Tworek and Kloppenberg said that as long as Harvard’s alumni and faculty continue to be innovators and leaders, American decline would not necessarily extend to Cambridge.
“Universities are best judged by the products it produces,” Tworek said.
Or to put it in economic terms: “Higher education is an export commodity, and it’s very much in demand,” Menand said. “People all around the world want to come to Harvard, because most countries don’t have the liberal education that you can get here.”
LEGACY OF REFORM
Hic in silvestribus et incultis locis angli domo profugi anno post christum natum CIC IC C XXXVI post coloniam huc deductam vi sadientiam rati ante omnia colendam scholam publice condiderunt conditam christo et ecclesiae dicaverunt.
In the dark wood above the stage in Sanders Theatre are inscribed the following words:
“Here in wooded and uncultivated places Englishmen, fugitives from home, in the year after the birth of Christ 1636 (and) after the colony was founded here, the sixth, because they thought that wisdom was to be cultivated before all else, founded a school by public enactment and when founded dedicated (it) to Christ and his Church.”
Today, Harvard bears little resemblance to the place described in these Latin lines, and Harvard’s legacy of reform and change may also help the University remain resilient in if the United States’ decline continues.
As Conant pointed out in 1936, Harvard has undergone many transformations in its lifetime.
“Harvard was founded by dissenters,” he said. “Before two generations had passed there was a general dissent from the first dissent. Heresy has long been in the air.”
Among the most significant of these dissenters were Conant’s two predecessors, Charles William Eliot and Abbot Lawrence Lowell. Eliot, who served as president from 1869 to 1909, made great strides in bringing Harvard from the Protestant religious seminary founded in 1636 to the modern university it is today.
“The university must accommodate itself promptly to significant changes in the character of the people for whom it exists,” Eliot said during his presidency.
Inspired by German universities, Eliot revamped the College’s curriculum and academic structure, creating the elective system. He created academic departments and shifted focus from the classical learning model to one that emphasized more practical pursuits.
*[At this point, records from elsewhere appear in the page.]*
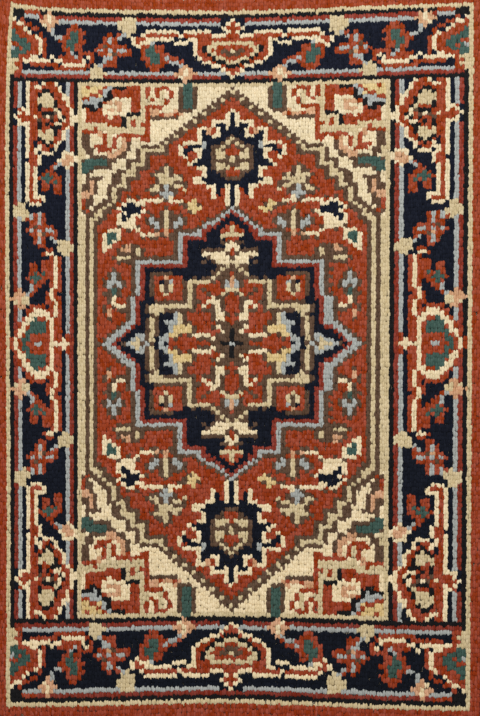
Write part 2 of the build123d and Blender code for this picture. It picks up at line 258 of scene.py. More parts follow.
def cotton(name, shade, thread):
    """Undyed cotton, with thread the width of one turn of its twist."""
    yarn = Recipe(name)
    place = yarn.add("ShaderNodeTexCoord", None, out=3)
    twist = yarn.add(
        "ShaderNodeTexWave",
        {"wave_type": "BANDS", "bands_direction": "DIAGONAL"},
        place,
        Scale=1 / thread / 6,
        Distortion=2.0,
        Detail=2.0,
    )
    fibres = yarn.add("ShaderNodeTexNoise", None, place, Scale=700.0, Detail=3.0)
    stain = yarn.add("ShaderNodeTexNoise", None, place, Scale=24.0, Detail=3.0)
    value = 0.8 + 0.14 * twist + 0.16 * (fibres - 0.5) + 0.3 * (stain - 0.4)
    tone = yarn.add("ShaderNodeHueSaturation", None, Value=value, Color=shade)
    relief = yarn.add(
        "ShaderNodeBump", None, Strength=0.6, Distance=0.3 * MM, Height=0.7 * twist + 0.3 * fibres
    )
    yarn.surface.inputs["Sheen Weight"].default_value = 0.1
    yarn.surface.inputs["Specular IOR Level"].default_value = 0.2
    yarn.wear(Base_Color=tone, Roughness=0.92 - 0.1 * fibres, Normal=relief)
    return yarn.material


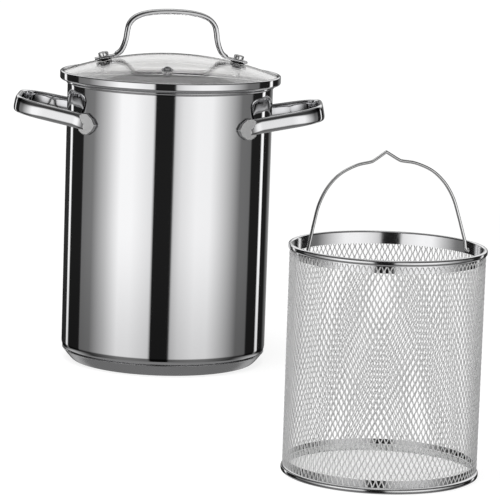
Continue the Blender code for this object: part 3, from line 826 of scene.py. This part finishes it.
def makeSideHandle(name, node, turn):
    h = sideHandle
    outer, length, thickness = pot["outerRadius"], h["padLength"], h["thickness"]
    tilt = math.radians(h["tilt"])
    lean = math.cos(tilt)
    padAngle = math.radians(h["padAngle"])
    innerFace = math.sqrt(outer ** 2 - (length / 2) ** 2)
    outerFace = innerFace + h["padThickness"]
    padOut = Vector((math.cos(padAngle), math.sin(padAngle)))
    padAlong = Vector((-math.sin(padAngle), math.cos(padAngle)))
    seam = padOut * (outerFace - h["padStep"] - thickness / 2) - padAlong * length / 2
    tail = seam + padAlong * length / h["tailPart"]
    seam.x /= lean
    tail.x /= lean
    endX = (outer + h["reach"] - thickness / 2) / lean
    corners = [tuple(tail), tuple(seam), (endX, h["endHalf"]), (endX, -h["endHalf"]),
               (seam[0], -seam[1]), (tail[0], -tail[1])]
    route = roundedRoute(corners, (h["bend"], h["loopCorner"], h["loopCorner"], h["bend"]), steps=16)
    around = turned(turn, "Z")
    middle = Matrix.Translation((0, 0, h["height"] - outer * math.tan(tilt)))
    place = around @ middle @ turned(-h["tilt"], "Y")
    handle = barAlong(name, route, crownedSection(thickness, h["width"], h["fullness"]), place)

    upper = [(x * length, y * h["padHeight"] / 2) for x, y in h["padShares"]]
    outline = upper + [(x, -y) for x, y in reversed(upper[:-1])]
    padHeight = h["height"] - (outer - innerFace * math.cos(padAngle)) * math.tan(tilt)
    padFaces = []
    for side in (1, -1):
        angle = side * padAngle
        along = Vector((-math.sin(angle), math.cos(angle), 0)) * side
        out = Vector((math.cos(angle), math.sin(angle), 0))
        up = Vector((0, 0, 1))
        spot = Matrix((along, up, along.cross(up))).transposed().to_4x4()
        spot.translation = out * (innerFace + h["padThickness"] / 2) - along * length / 2 + up * padHeight
        pad = padPlate(name + "Pad", around @ spot, outline, h["padThickness"], h["padBevel"])
        padFaces.append(around @ out)
        cutOrJoined(handle, pad, "UNION")
    wall = rod(outer + pot["gap"], h["height"] - h["padHeight"], h["height"] + h["padHeight"],
               Matrix.Identity(4), sides=360)
    cutOrJoined(handle, wall, "DIFFERENCE", solver="MANIFOLD")
    closeSeams(handle)
    smoothed(handle, degrees=32)
    flatsKept(handle)
    dressed(handle, "handleSteel", "pot", "polished_steel", node)

    def padFace(face):
        # the pads' flat outer faces are ground satin after welding
        return any(face.normal.dot(out) > h["satinSquare"]
                   and abs(face.center.dot(out) - outerFace) < h["satinNear"] for out in padFaces)

    secondFinish(handle, "padSteel", padFace)


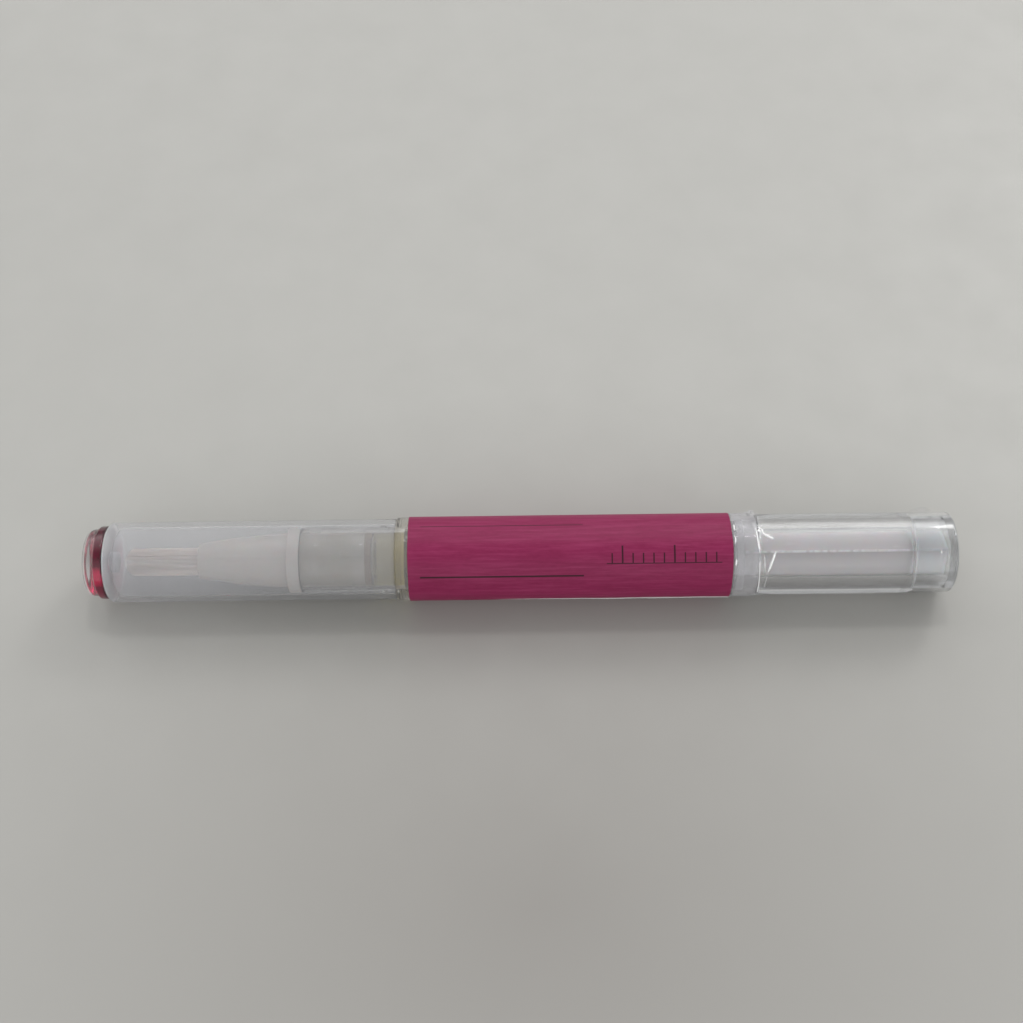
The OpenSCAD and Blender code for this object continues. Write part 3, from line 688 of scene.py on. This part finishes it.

“Eliot asked if what the University was providing as training was preparing students for society’s needs, and this was a very important shift within Harvard,” Tworek said. “And he saw that Harvard was not fulfilling the larger needs of society.”
“We seek to train doers, achievers, men whose successful careers are much subservient to the public good. We are not interested here in producing languid observers of the world, mere spectators n the game of life, or fastidious critics of other men’s labors,” he said on another occasion.
Lowell, who held office from 1909 to 1933, furthered Eliot’s modernization of Harvard and created the concentration system, which remains in place today, though it has been adjusted since Lowell’s time.
Lowell also began to push for greater meritocracy, a priority also adopted by Conant. Under the latter, meritocratic reforms were put in place to open the University to students and faculty who were from what were then considered non-traditional backgrounds.
“The rise from its earlier status from bastion of the New England elite to a broader stage had everything to do with the opening up of the faculty and student body,” Kloppenberg said.
And these academics say that this spirit of reform will help Harvard remain on top.
“Harvard I think in many respects has recognized that an evolving curriculum is crucial,” Tworek said. “Curriculum allows students to be players in the global marketplace, the global sphere, and that, in turn, benefits the University’s reputation.”